» DATA LINES:
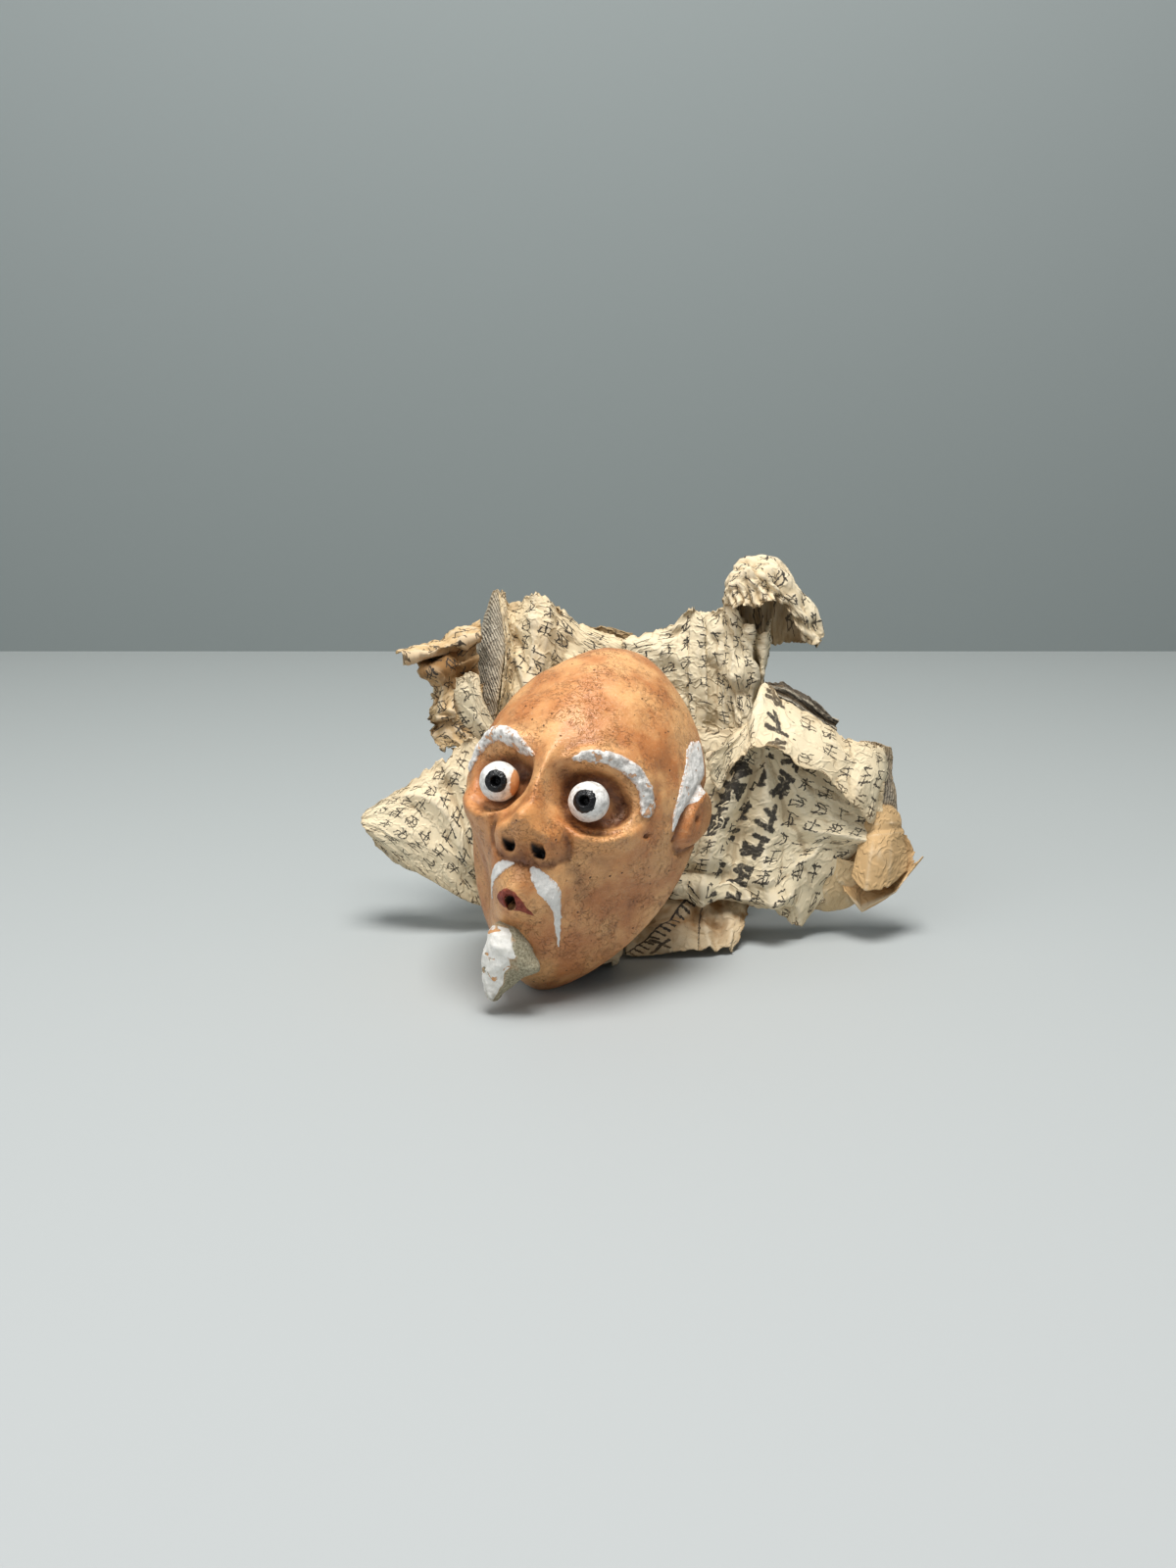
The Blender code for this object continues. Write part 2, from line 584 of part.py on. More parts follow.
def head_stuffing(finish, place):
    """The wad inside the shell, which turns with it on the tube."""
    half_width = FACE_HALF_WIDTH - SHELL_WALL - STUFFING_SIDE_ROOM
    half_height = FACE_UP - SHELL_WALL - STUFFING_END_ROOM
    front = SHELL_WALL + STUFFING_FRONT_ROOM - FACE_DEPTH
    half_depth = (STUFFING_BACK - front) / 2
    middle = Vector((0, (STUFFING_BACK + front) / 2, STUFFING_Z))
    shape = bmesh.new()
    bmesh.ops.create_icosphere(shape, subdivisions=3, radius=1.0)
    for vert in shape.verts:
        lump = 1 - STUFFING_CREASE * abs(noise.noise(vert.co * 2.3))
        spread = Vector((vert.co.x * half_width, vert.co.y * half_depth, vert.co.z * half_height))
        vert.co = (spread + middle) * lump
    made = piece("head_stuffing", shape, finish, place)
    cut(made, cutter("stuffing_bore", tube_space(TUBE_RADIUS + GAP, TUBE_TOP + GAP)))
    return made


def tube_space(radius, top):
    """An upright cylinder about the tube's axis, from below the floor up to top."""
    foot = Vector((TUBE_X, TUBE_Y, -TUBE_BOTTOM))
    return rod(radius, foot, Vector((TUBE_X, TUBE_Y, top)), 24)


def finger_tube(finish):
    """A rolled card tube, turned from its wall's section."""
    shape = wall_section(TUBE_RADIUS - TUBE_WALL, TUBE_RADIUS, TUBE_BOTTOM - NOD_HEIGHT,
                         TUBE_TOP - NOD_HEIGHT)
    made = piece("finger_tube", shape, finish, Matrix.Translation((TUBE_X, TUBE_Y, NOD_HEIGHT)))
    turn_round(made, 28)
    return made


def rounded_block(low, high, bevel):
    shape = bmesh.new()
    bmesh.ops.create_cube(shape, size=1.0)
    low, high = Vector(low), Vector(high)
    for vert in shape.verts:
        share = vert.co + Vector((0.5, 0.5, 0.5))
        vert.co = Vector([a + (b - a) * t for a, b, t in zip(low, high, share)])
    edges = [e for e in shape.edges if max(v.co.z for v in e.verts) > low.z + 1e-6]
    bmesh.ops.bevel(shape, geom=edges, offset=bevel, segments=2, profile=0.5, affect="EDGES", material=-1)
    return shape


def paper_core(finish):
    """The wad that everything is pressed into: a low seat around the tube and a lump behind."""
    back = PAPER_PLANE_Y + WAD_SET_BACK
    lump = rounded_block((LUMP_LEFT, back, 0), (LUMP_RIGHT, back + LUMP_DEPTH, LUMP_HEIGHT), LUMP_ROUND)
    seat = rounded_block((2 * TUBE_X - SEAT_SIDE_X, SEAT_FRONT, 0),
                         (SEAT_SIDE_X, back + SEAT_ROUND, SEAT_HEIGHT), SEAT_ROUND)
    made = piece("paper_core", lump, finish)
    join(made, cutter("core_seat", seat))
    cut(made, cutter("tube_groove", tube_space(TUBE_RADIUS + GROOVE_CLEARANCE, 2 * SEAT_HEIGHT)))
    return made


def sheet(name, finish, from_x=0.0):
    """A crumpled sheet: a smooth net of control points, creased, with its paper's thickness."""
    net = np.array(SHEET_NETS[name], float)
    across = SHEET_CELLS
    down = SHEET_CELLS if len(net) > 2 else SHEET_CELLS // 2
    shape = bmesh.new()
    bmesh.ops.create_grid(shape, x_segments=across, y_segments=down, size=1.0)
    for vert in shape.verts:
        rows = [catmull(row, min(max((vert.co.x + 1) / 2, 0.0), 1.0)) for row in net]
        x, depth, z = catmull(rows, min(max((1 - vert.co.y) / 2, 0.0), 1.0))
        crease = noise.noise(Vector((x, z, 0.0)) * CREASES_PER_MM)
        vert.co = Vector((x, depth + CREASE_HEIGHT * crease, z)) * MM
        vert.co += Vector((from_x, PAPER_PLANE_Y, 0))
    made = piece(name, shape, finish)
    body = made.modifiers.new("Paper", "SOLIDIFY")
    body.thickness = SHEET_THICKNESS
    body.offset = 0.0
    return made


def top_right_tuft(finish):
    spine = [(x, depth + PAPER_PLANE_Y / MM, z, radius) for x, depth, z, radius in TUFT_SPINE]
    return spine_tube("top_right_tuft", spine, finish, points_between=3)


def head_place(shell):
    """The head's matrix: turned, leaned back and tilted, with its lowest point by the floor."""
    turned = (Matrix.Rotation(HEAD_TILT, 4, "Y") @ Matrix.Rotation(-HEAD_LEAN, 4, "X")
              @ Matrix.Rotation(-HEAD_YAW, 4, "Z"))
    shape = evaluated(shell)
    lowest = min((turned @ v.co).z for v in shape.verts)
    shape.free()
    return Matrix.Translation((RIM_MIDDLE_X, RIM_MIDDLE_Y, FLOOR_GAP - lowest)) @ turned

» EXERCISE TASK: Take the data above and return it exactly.

» ANSWER TO THE TASK:
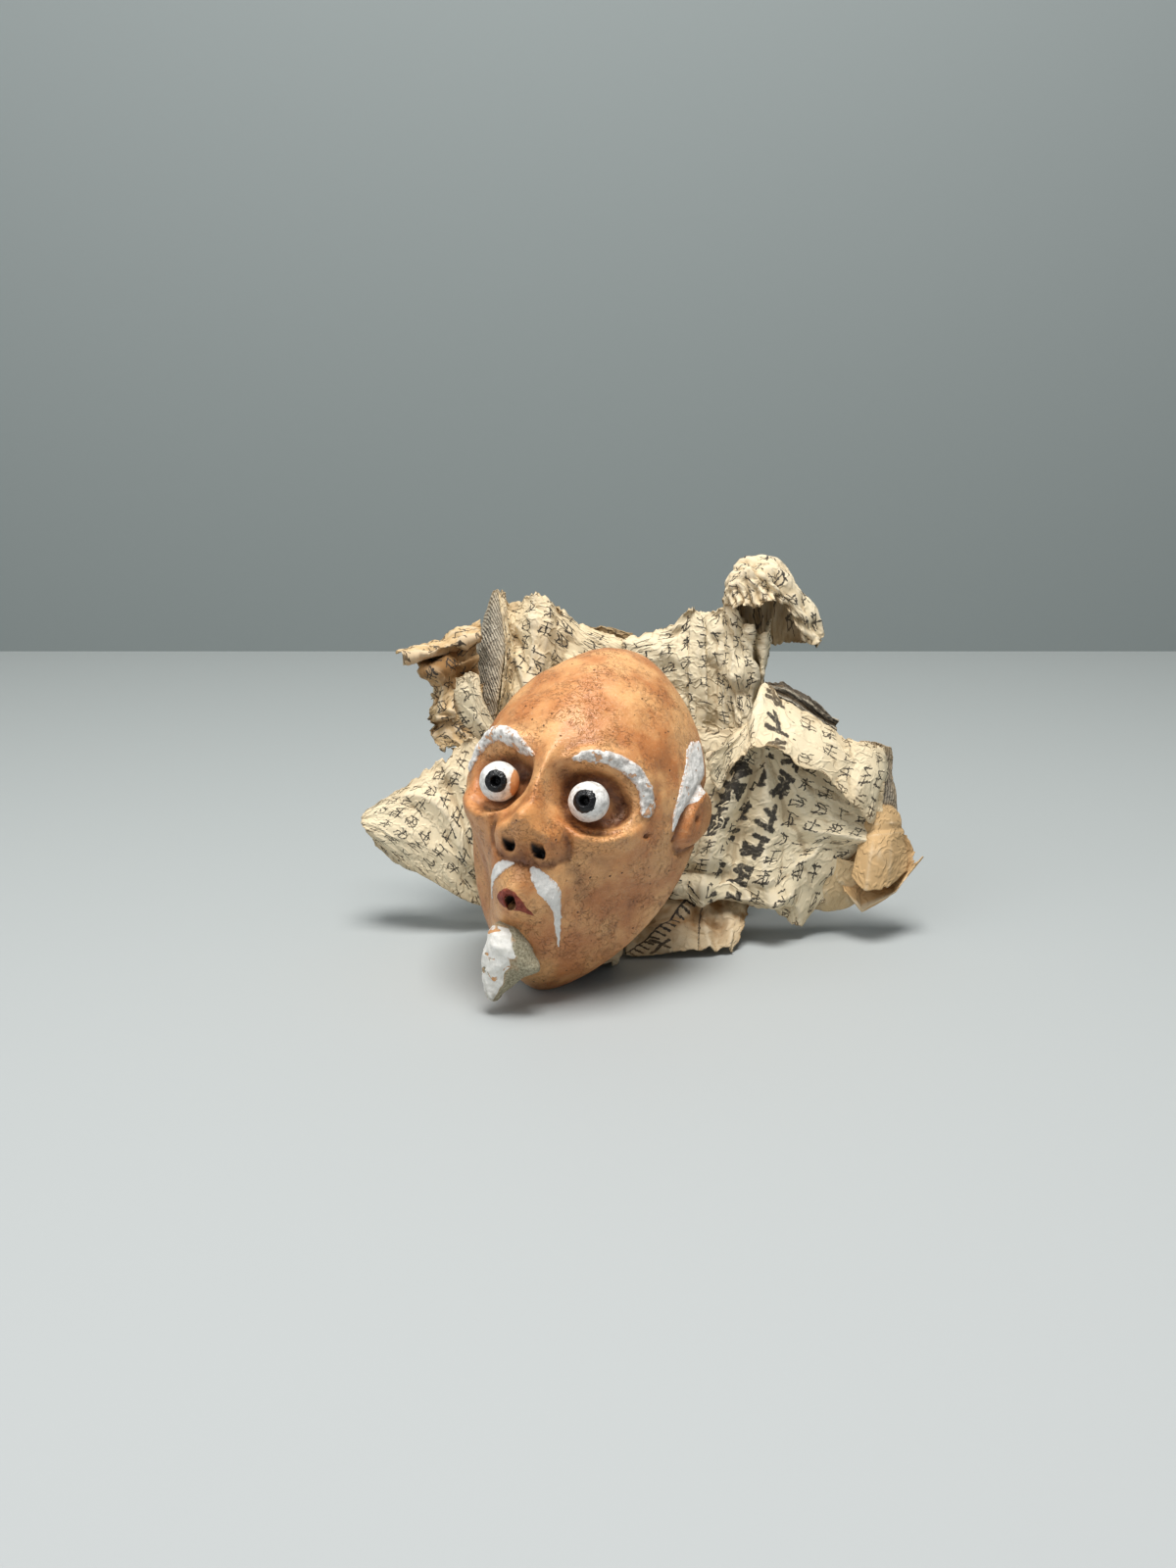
The Blender code for this object continues. Write part 2, from line 584 of part.py on. More parts follow.
def head_stuffing(finish, place):
    """The wad inside the shell, which turns with it on the tube."""
    half_width = FACE_HALF_WIDTH - SHELL_WALL - STUFFING_SIDE_ROOM
    half_height = FACE_UP - SHELL_WALL - STUFFING_END_ROOM
    front = SHELL_WALL + STUFFING_FRONT_ROOM - FACE_DEPTH
    half_depth = (STUFFING_BACK - front) / 2
    middle = Vector((0, (STUFFING_BACK + front) / 2, STUFFING_Z))
    shape = bmesh.new()
    bmesh.ops.create_icosphere(shape, subdivisions=3, radius=1.0)
    for vert in shape.verts:
        lump = 1 - STUFFING_CREASE * abs(noise.noise(vert.co * 2.3))
        spread = Vector((vert.co.x * half_width, vert.co.y * half_depth, vert.co.z * half_height))
        vert.co = (spread + middle) * lump
    made = piece("head_stuffing", shape, finish, place)
    cut(made, cutter("stuffing_bore", tube_space(TUBE_RADIUS + GAP, TUBE_TOP + GAP)))
    return made


def tube_space(radius, top):
    """An upright cylinder about the tube's axis, from below the floor up to top."""
    foot = Vector((TUBE_X, TUBE_Y, -TUBE_BOTTOM))
    return rod(radius, foot, Vector((TUBE_X, TUBE_Y, top)), 24)


def finger_tube(finish):
    """A rolled card tube, turned from its wall's section."""
    shape = wall_section(TUBE_RADIUS - TUBE_WALL, TUBE_RADIUS, TUBE_BOTTOM - NOD_HEIGHT,
                         TUBE_TOP - NOD_HEIGHT)
    made = piece("finger_tube", shape, finish, Matrix.Translation((TUBE_X, TUBE_Y, NOD_HEIGHT)))
    turn_round(made, 28)
    return made


def rounded_block(low, high, bevel):
    shape = bmesh.new()
    bmesh.ops.create_cube(shape, size=1.0)
    low, high = Vector(low), Vector(high)
    for vert in shape.verts:
        share = vert.co + Vector((0.5, 0.5, 0.5))
        vert.co = Vector([a + (b - a) * t for a, b, t in zip(low, high, share)])
    edges = [e for e in shape.edges if max(v.co.z for v in e.verts) > low.z + 1e-6]
    bmesh.ops.bevel(shape, geom=edges, offset=bevel, segments=2, profile=0.5, affect="EDGES", material=-1)
    return shape


def paper_core(finish):
    """The wad that everything is pressed into: a low seat around the tube and a lump behind."""
    back = PAPER_PLANE_Y + WAD_SET_BACK
    lump = rounded_block((LUMP_LEFT, back, 0), (LUMP_RIGHT, back + LUMP_DEPTH, LUMP_HEIGHT), LUMP_ROUND)
    seat = rounded_block((2 * TUBE_X - SEAT_SIDE_X, SEAT_FRONT, 0),
                         (SEAT_SIDE_X, back + SEAT_ROUND, SEAT_HEIGHT), SEAT_ROUND)
    made = piece("paper_core", lump, finish)
    join(made, cutter("core_seat", seat))
    cut(made, cutter("tube_groove", tube_space(TUBE_RADIUS + GROOVE_CLEARANCE, 2 * SEAT_HEIGHT)))
    return made


def sheet(name, finish, from_x=0.0):
    """A crumpled sheet: a smooth net of control points, creased, with its paper's thickness."""
    net = np.array(SHEET_NETS[name], float)
    across = SHEET_CELLS
    down = SHEET_CELLS if len(net) > 2 else SHEET_CELLS // 2
    shape = bmesh.new()
    bmesh.ops.create_grid(shape, x_segments=across, y_segments=down, size=1.0)
    for vert in shape.verts:
        rows = [catmull(row, min(max((vert.co.x + 1) / 2, 0.0), 1.0)) for row in net]
        x, depth, z = catmull(rows, min(max((1 - vert.co.y) / 2, 0.0), 1.0))
        crease = noise.noise(Vector((x, z, 0.0)) * CREASES_PER_MM)
        vert.co = Vector((x, depth + CREASE_HEIGHT * crease, z)) * MM
        vert.co += Vector((from_x, PAPER_PLANE_Y, 0))
    made = piece(name, shape, finish)
    body = made.modifiers.new("Paper", "SOLIDIFY")
    body.thickness = SHEET_THICKNESS
    body.offset = 0.0
    return made


def top_right_tuft(finish):
    spine = [(x, depth + PAPER_PLANE_Y / MM, z, radius) for x, depth, z, radius in TUFT_SPINE]
    return spine_tube("top_right_tuft", spine, finish, points_between=3)


def head_place(shell):
    """The head's matrix: turned, leaned back and tilted, with its lowest point by the floor."""
    turned = (Matrix.Rotation(HEAD_TILT, 4, "Y") @ Matrix.Rotation(-HEAD_LEAN, 4, "X")
              @ Matrix.Rotation(-HEAD_YAW, 4, "Z"))
    shape = evaluated(shell)
    lowest = min((turned @ v.co).z for v in shape.verts)
    shape.free()
    return Matrix.Translation((RIM_MIDDLE_X, RIM_MIDDLE_Y, FLOOR_GAP - lowest)) @ turned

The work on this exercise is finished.